§ Aim of the task: Print each line of the listing once more, precisely as given.

§ Provided material:
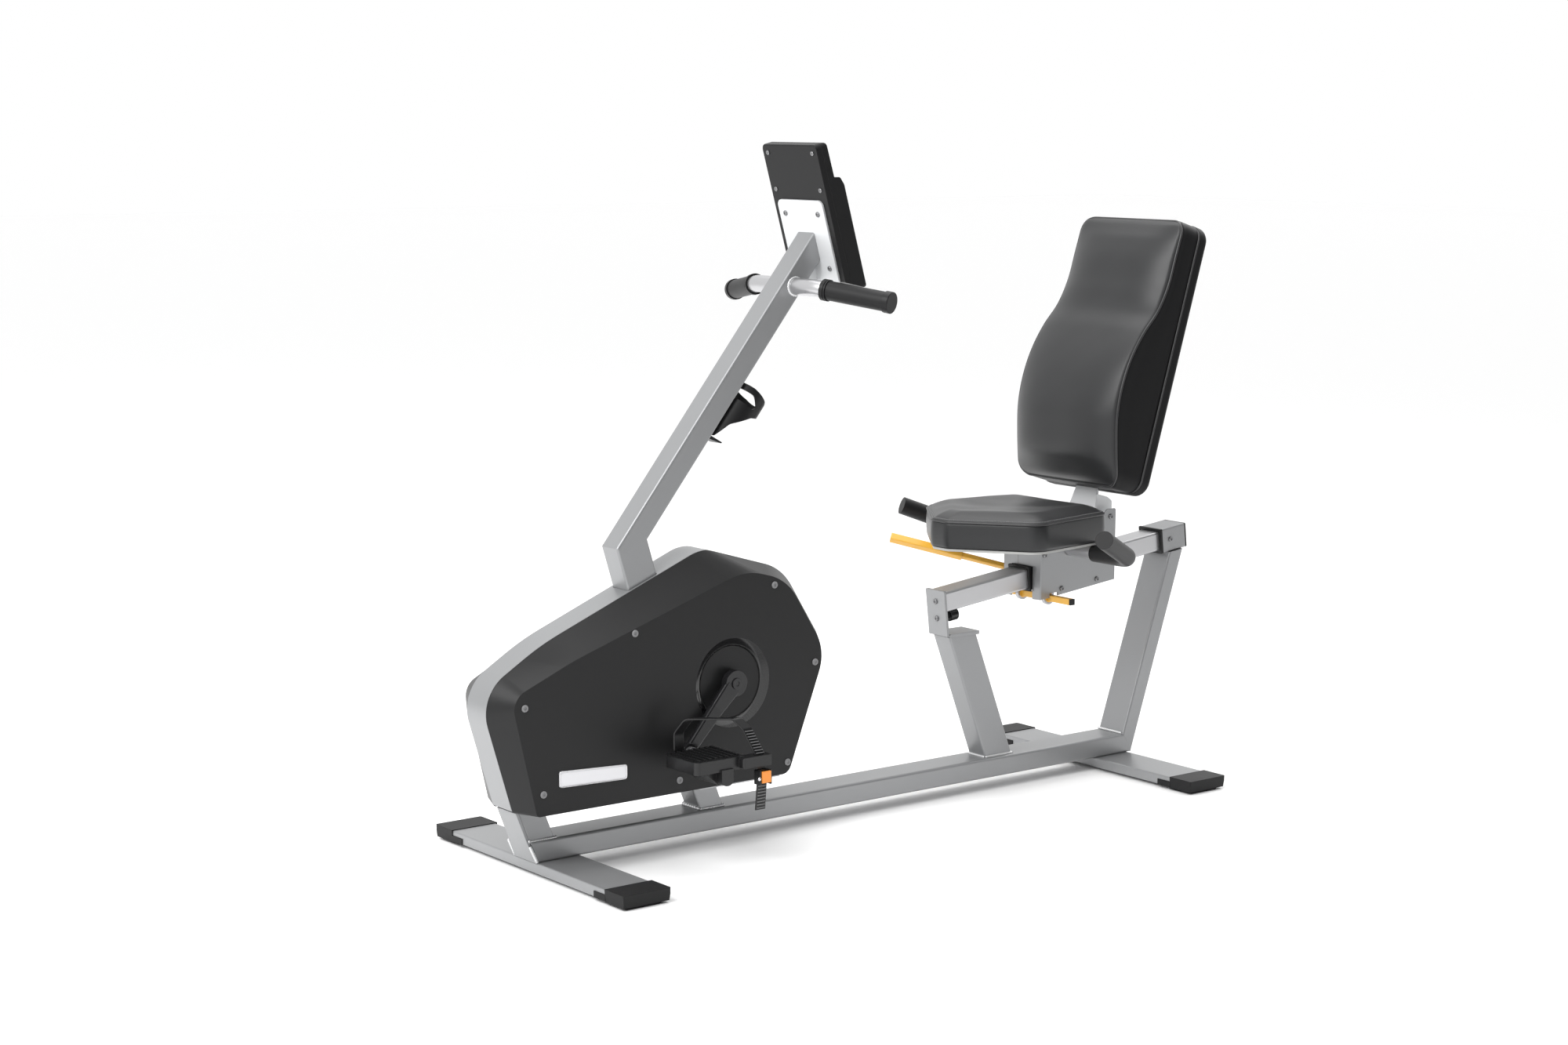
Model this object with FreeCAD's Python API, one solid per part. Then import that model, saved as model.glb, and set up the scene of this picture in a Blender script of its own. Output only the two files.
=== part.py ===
import FreeCAD, Part
import math
import os

# Recumbent exercise bike. Millimetres, +Z up, the rider faces -X and the rider's left is -Y.
# Every length along the machine (x) is a station from the front edge of the front crossbar, and
# heights (z) are from the floor. At the end everything is moved so that the origin lies on the
# floor under the middle of the overall box.

Vector = FreeCAD.Vector

# --- driving dimensions: base frame ---
CROSSBAR_LENGTH = 604.0
CROSSBAR_DEPTH = 94.0
CROSSBAR_HEIGHT = 20.0
CROSSBAR_TOP = 26.0
CAP_LENGTH = 59.0
CAP_OVERLAP = 2.3
CAP_TOP_LIP = 1.5
PAD_HEIGHT = 4.5
TOTAL_WIDTH = 616.0
FRONT_STATION = 49.3
REAR_STATION = 1414.4
TUBE_WALL = 3.0
BEAM_WIDTH = 72.0
BEAM_HEIGHT = 40.0
BEAM_TOP = CROSSBAR_TOP + BEAM_HEIGHT
FRAME_TUBE = 50.0
FRONT_SUPPORT_WIDTH = 60.0
FRONT_PLATE = 5.0
SUPPORT_LEAN = 22.0
SUPPORT_TOP = 150.0
CHASSIS_PLATE_BOTTOM = 114.0
CHASSIS_PLATE = 5.0
MID_SUPPORT_STATION = 366.0

# --- driving dimensions: seat rail and its legs ---
RAIL_SLOPE = 6.6
RAIL_WIDTH = 50.0
RAIL_HEIGHT = 40.0
RAIL_START = 957.0
RAIL_START_HEIGHT = 391.0
SLEEVE_START = 1553.0
SLEEVE_END = 1618.0
REAR_LEG_FOOT = 1469.5
REAR_LEG_LEAN = 18.6
REAR_LEG_DEPTH = 36.0
SLEEVE_WIDTH = 62.0
FRONT_LEG_FOOT = 1072.0
FRONT_LEG_LEAN = 21.3
FRONT_LEG_DEPTH = 66.0
FRONT_LEG_TOP = 320.0

# --- driving dimensions: casing and drive ---
CASING_BOTTOM = 122.0
CASING_HALF_WIDTH = 80.0
BAND_HALF_WIDTH = 31.0
BAND_TIP_CENTRE = 358.0
SHELL_WALL = 3.0
CRANK_X = 400.0
CRANK_Z = 310.0
CRANK_LENGTH = 160.0
CRANK_ANGLE = 43.0
DISH_OUTER = 83.5
DISH_INNER = 67.5
DISH_DEPTH = 11.0
PULLEY_RADIUS = 95.0
SMALL_PULLEY_RADIUS = 28.0
FLYWHEEL_X = 130.0
FLYWHEEL_Z = 275.0
FLYWHEEL_RADIUS = 120.0
BELT_THICKNESS = 3.0
BELT_GAP = 0.4
RUNNING_GAP = 0.05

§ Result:
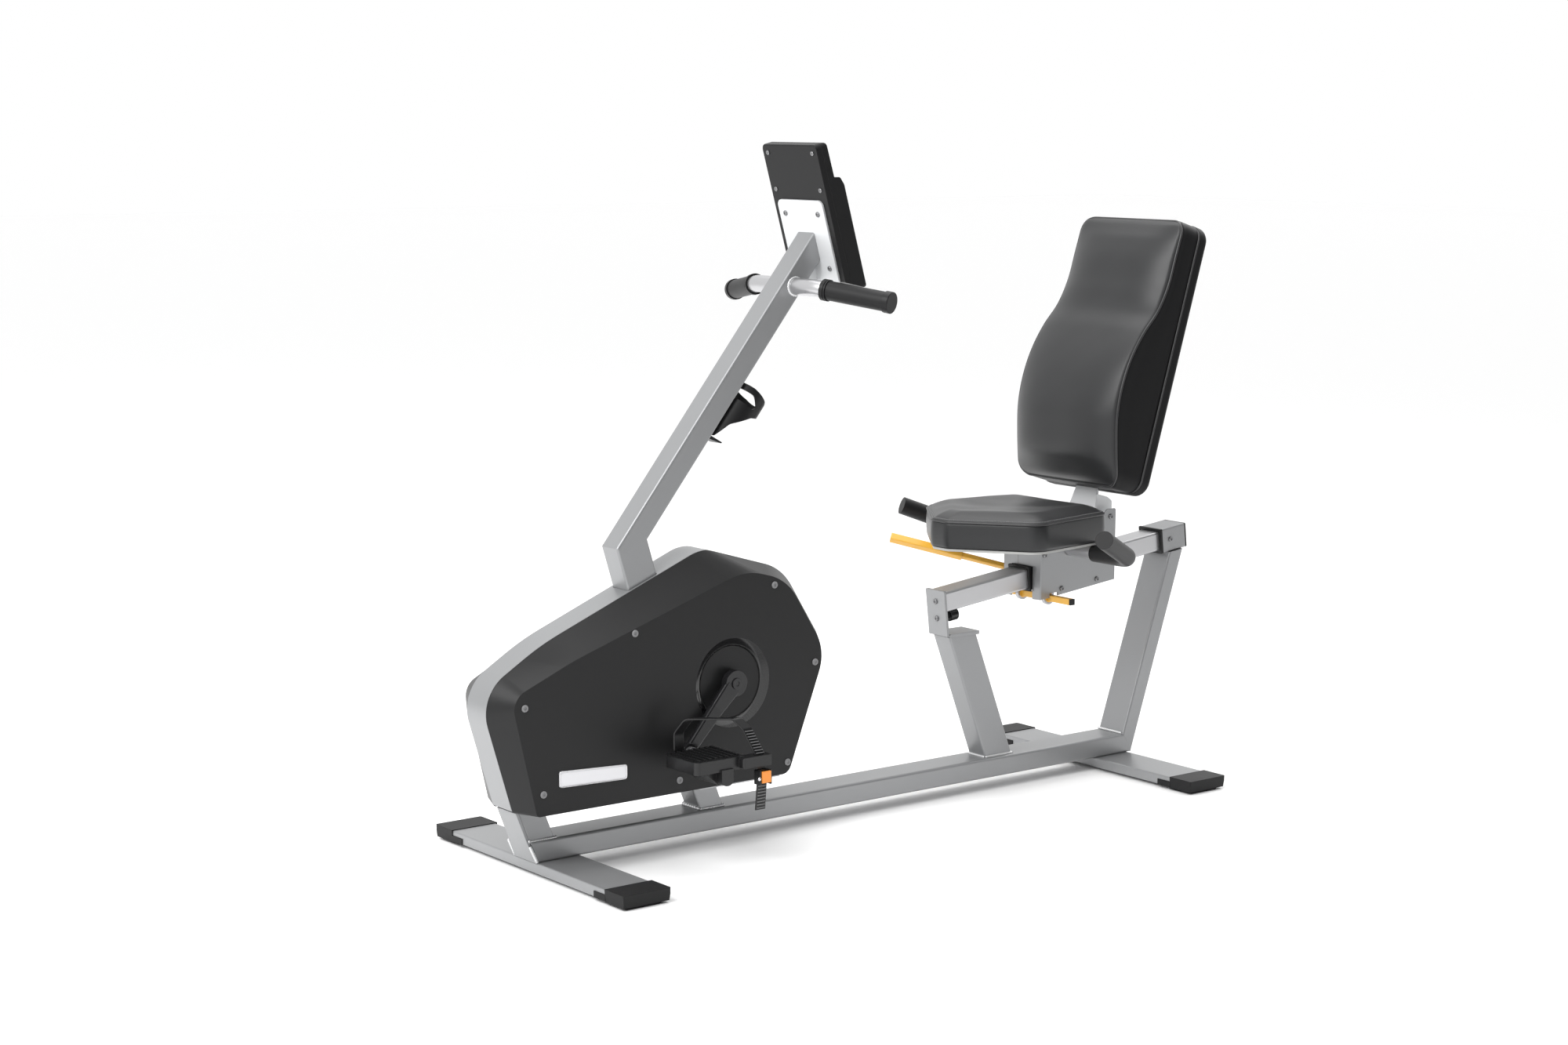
Model this object with FreeCAD's Python API, one solid per part. Then import that model, saved as model.glb, and set up the scene of this picture in a Blender script of its own. Output only the two files.
=== part.py ===
import FreeCAD, Part
import math
import os

# Recumbent exercise bike. Millimetres, +Z up, the rider faces -X and the rider's left is -Y.
# Every length along the machine (x) is a station from the front edge of the front crossbar, and
# heights (z) are from the floor. At the end everything is moved so that the origin lies on the
# floor under the middle of the overall box.

Vector = FreeCAD.Vector

# --- driving dimensions: base frame ---
CROSSBAR_LENGTH = 604.0
CROSSBAR_DEPTH = 94.0
CROSSBAR_HEIGHT = 20.0
CROSSBAR_TOP = 26.0
CAP_LENGTH = 59.0
CAP_OVERLAP = 2.3
CAP_TOP_LIP = 1.5
PAD_HEIGHT = 4.5
TOTAL_WIDTH = 616.0
FRONT_STATION = 49.3
REAR_STATION = 1414.4
TUBE_WALL = 3.0
BEAM_WIDTH = 72.0
BEAM_HEIGHT = 40.0
BEAM_TOP = CROSSBAR_TOP + BEAM_HEIGHT
FRAME_TUBE = 50.0
FRONT_SUPPORT_WIDTH = 60.0
FRONT_PLATE = 5.0
SUPPORT_LEAN = 22.0
SUPPORT_TOP = 150.0
CHASSIS_PLATE_BOTTOM = 114.0
CHASSIS_PLATE = 5.0
MID_SUPPORT_STATION = 366.0

# --- driving dimensions: seat rail and its legs ---
RAIL_SLOPE = 6.6
RAIL_WIDTH = 50.0
RAIL_HEIGHT = 40.0
RAIL_START = 957.0
RAIL_START_HEIGHT = 391.0
SLEEVE_START = 1553.0
SLEEVE_END = 1618.0
REAR_LEG_FOOT = 1469.5
REAR_LEG_LEAN = 18.6
REAR_LEG_DEPTH = 36.0
SLEEVE_WIDTH = 62.0
FRONT_LEG_FOOT = 1072.0
FRONT_LEG_LEAN = 21.3
FRONT_LEG_DEPTH = 66.0
FRONT_LEG_TOP = 320.0

# --- driving dimensions: casing and drive ---
CASING_BOTTOM = 122.0
CASING_HALF_WIDTH = 80.0
BAND_HALF_WIDTH = 31.0
BAND_TIP_CENTRE = 358.0
SHELL_WALL = 3.0
CRANK_X = 400.0
CRANK_Z = 310.0
CRANK_LENGTH = 160.0
CRANK_ANGLE = 43.0
DISH_OUTER = 83.5
DISH_INNER = 67.5
DISH_DEPTH = 11.0
PULLEY_RADIUS = 95.0
SMALL_PULLEY_RADIUS = 28.0
FLYWHEEL_X = 130.0
FLYWHEEL_Z = 275.0
FLYWHEEL_RADIUS = 120.0
BELT_THICKNESS = 3.0
BELT_GAP = 0.4
RUNNING_GAP = 0.05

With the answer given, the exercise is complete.